WHAT TO WORK ON:
Transcribe only the lines from the line with "Recreate this object" through the line with "wasm.setup();", exactly, counting both of those lines as part of the stretch.

-- BEGIN SUPPLIED MATERIAL --

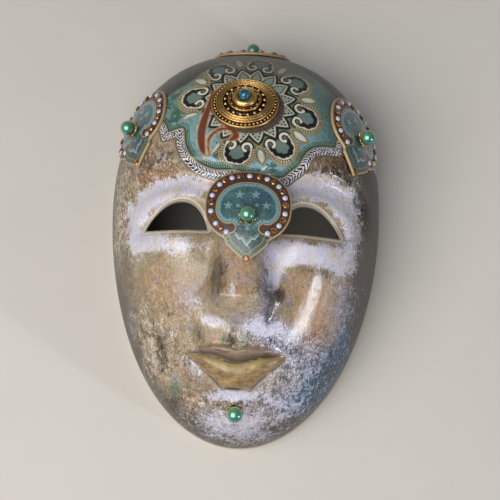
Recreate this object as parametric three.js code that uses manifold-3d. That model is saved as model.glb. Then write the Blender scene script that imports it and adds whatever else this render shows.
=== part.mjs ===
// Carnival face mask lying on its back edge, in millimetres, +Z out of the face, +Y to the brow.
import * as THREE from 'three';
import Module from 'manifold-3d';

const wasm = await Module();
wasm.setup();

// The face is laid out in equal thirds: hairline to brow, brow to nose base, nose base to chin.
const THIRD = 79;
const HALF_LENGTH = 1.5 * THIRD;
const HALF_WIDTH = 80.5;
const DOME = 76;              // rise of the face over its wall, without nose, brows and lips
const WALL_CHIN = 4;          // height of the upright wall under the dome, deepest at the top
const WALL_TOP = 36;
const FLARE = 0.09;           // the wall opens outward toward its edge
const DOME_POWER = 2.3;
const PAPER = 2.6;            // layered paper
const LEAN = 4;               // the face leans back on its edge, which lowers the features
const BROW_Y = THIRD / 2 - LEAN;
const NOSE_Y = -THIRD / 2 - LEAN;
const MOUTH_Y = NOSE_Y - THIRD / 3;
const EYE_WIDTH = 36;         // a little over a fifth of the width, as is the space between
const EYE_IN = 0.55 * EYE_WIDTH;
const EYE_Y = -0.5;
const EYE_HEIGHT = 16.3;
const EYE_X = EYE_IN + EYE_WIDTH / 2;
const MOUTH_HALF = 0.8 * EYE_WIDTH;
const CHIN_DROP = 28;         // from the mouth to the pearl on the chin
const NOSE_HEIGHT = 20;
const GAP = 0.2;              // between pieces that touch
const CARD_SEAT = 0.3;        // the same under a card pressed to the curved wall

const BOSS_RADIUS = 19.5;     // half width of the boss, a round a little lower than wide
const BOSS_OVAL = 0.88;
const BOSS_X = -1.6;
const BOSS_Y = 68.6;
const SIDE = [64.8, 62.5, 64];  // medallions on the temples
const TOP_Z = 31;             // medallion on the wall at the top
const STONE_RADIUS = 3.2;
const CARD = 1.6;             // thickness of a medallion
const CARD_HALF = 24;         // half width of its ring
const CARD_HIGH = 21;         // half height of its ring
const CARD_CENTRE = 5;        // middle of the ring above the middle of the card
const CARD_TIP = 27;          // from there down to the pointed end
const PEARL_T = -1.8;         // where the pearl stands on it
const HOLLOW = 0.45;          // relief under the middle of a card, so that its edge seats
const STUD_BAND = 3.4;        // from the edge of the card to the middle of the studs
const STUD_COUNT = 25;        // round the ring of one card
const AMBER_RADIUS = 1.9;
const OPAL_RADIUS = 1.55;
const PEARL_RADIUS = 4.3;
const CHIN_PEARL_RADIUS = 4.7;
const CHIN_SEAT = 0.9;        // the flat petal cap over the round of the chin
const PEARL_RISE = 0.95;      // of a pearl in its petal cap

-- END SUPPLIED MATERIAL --
-- BEGIN SUPPLIED MATERIAL --

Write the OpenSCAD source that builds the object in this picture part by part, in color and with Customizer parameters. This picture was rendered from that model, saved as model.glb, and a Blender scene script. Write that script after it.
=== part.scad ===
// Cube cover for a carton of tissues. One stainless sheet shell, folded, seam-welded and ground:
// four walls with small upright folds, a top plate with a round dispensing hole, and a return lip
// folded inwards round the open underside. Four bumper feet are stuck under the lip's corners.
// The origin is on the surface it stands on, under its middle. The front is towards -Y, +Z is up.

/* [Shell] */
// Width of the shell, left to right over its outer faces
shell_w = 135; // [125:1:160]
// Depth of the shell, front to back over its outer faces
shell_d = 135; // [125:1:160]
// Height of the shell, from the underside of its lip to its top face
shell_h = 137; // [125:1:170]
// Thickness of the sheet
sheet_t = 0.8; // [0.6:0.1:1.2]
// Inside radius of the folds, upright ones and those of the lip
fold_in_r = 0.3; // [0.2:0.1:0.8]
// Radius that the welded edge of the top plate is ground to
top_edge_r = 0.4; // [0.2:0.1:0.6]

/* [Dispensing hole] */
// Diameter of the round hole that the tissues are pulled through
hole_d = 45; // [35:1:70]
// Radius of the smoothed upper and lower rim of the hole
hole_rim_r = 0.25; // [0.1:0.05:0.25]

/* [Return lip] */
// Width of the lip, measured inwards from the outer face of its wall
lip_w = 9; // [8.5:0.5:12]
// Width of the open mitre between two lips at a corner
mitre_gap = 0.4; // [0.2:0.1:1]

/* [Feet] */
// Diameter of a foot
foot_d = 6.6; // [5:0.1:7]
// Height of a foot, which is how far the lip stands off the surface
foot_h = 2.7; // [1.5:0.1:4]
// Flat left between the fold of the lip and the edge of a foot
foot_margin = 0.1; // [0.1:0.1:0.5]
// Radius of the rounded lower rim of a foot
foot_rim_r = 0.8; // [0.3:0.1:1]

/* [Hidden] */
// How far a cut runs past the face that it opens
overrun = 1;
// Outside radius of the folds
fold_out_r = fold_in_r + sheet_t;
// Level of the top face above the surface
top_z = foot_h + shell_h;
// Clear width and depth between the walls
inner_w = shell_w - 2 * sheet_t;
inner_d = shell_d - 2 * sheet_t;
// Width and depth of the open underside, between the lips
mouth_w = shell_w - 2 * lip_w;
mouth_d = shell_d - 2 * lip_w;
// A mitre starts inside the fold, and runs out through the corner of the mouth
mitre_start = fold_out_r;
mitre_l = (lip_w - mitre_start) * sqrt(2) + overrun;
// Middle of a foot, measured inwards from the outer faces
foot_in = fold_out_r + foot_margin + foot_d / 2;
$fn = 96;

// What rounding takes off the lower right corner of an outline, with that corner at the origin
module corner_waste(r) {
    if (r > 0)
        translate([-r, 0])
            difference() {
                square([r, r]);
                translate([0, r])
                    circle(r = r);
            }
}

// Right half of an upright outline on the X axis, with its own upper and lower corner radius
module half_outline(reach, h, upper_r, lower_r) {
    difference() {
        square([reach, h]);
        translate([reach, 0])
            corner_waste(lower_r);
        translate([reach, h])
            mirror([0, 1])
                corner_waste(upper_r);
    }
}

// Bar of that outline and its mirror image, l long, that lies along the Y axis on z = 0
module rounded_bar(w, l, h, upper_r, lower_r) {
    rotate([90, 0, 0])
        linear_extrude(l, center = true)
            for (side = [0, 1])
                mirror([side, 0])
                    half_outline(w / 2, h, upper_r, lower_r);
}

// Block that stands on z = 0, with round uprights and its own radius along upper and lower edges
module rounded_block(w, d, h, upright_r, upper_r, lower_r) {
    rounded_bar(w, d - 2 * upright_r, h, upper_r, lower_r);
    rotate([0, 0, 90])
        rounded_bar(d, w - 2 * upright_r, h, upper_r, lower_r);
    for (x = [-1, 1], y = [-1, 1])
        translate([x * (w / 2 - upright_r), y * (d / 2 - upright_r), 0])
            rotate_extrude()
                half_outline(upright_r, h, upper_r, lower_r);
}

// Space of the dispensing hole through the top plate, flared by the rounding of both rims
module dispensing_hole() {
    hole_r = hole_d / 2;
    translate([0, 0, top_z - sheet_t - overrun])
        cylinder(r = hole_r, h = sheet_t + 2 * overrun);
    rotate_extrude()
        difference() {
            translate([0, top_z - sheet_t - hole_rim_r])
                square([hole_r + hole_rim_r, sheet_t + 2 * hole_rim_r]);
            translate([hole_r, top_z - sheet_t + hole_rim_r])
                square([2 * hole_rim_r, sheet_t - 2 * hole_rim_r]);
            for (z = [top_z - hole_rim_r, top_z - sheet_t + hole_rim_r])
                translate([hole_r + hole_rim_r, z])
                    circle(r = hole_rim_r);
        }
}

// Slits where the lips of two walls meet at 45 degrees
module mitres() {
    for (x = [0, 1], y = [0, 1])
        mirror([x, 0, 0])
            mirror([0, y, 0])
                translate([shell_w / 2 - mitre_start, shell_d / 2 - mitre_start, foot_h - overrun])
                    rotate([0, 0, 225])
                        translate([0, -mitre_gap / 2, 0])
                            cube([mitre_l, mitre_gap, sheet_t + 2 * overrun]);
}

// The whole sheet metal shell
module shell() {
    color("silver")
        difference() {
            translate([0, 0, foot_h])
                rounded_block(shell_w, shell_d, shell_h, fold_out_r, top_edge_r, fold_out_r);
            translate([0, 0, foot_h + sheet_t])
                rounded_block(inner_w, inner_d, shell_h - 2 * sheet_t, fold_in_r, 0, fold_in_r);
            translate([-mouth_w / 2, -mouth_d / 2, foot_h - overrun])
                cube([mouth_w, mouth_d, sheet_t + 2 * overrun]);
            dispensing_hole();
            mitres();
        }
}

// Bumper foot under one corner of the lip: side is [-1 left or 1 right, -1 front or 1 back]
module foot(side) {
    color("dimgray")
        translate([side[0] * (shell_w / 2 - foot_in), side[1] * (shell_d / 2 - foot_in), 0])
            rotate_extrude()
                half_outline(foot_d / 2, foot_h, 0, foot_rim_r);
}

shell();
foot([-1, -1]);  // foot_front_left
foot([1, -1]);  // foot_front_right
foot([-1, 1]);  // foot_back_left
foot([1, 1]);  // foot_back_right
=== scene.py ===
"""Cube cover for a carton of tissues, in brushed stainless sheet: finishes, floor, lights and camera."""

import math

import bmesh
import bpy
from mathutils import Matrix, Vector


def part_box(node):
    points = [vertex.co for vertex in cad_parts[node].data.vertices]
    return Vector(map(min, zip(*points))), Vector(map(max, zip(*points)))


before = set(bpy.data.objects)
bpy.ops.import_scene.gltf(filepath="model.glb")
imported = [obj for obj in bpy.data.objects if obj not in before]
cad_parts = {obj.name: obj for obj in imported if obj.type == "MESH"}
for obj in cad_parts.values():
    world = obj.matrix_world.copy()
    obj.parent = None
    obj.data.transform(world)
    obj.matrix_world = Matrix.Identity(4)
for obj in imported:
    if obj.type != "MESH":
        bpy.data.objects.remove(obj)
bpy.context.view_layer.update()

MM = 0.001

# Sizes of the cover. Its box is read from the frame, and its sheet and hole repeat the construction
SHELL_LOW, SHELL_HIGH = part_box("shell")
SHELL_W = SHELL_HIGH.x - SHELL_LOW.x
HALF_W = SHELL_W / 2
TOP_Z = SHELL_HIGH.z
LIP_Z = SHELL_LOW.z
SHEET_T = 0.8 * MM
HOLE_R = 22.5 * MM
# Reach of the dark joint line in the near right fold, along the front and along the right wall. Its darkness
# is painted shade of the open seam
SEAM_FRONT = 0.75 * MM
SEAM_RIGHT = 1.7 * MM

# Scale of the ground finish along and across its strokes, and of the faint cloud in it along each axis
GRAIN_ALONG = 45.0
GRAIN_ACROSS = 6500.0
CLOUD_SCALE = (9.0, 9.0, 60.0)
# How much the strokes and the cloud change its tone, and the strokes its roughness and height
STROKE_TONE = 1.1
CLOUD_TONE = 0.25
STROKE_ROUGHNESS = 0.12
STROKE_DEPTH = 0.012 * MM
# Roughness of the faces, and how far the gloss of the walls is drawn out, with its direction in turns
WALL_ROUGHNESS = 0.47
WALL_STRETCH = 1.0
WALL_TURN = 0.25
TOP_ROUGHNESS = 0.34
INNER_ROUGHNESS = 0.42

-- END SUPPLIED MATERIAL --
-- BEGIN SUPPLIED MATERIAL --

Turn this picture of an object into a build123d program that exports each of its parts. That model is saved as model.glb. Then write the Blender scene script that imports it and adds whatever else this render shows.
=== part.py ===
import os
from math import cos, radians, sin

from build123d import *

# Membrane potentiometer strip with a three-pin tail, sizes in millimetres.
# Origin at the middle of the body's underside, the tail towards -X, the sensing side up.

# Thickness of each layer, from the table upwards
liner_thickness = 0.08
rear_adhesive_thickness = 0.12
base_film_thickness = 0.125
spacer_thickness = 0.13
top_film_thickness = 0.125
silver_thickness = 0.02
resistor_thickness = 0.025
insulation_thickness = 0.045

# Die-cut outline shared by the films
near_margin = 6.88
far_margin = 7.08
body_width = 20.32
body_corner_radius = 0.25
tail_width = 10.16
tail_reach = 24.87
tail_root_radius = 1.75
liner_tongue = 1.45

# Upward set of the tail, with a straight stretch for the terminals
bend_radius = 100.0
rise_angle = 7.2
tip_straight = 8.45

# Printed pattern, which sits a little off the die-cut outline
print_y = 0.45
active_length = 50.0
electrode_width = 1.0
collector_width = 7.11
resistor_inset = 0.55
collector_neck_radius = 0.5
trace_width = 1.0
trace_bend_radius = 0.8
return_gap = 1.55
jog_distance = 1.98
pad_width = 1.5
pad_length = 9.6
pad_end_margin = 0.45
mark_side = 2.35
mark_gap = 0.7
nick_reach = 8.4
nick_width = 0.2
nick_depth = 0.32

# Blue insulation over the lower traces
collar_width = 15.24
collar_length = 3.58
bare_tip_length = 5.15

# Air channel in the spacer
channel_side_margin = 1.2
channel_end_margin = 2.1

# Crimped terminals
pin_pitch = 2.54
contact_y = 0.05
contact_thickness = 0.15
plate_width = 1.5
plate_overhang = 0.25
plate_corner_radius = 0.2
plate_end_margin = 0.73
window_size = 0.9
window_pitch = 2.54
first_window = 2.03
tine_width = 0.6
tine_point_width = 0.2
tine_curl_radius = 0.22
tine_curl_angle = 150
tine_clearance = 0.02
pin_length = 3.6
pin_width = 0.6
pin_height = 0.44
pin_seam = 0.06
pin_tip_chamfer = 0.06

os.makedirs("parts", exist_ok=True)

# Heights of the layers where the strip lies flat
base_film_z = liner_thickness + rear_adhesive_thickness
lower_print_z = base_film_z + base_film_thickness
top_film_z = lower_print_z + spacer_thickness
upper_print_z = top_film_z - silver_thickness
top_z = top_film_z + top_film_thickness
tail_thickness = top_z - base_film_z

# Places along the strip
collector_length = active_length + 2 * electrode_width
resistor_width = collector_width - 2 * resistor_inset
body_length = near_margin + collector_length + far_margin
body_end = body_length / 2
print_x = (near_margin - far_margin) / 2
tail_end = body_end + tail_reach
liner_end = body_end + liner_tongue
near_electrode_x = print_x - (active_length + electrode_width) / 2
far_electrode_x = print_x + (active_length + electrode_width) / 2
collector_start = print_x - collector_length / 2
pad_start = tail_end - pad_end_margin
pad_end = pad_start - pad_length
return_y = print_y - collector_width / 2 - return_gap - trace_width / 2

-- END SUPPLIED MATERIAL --

RESPONSE TO THIS TASK:
Recreate this object as parametric three.js code that uses manifold-3d. That model is saved as model.glb. Then write the Blender scene script that imports it and adds whatever else this render shows.
=== part.mjs ===
// Carnival face mask lying on its back edge, in millimetres, +Z out of the face, +Y to the brow.
import * as THREE from 'three';
import Module from 'manifold-3d';

const wasm = await Module();
wasm.setup();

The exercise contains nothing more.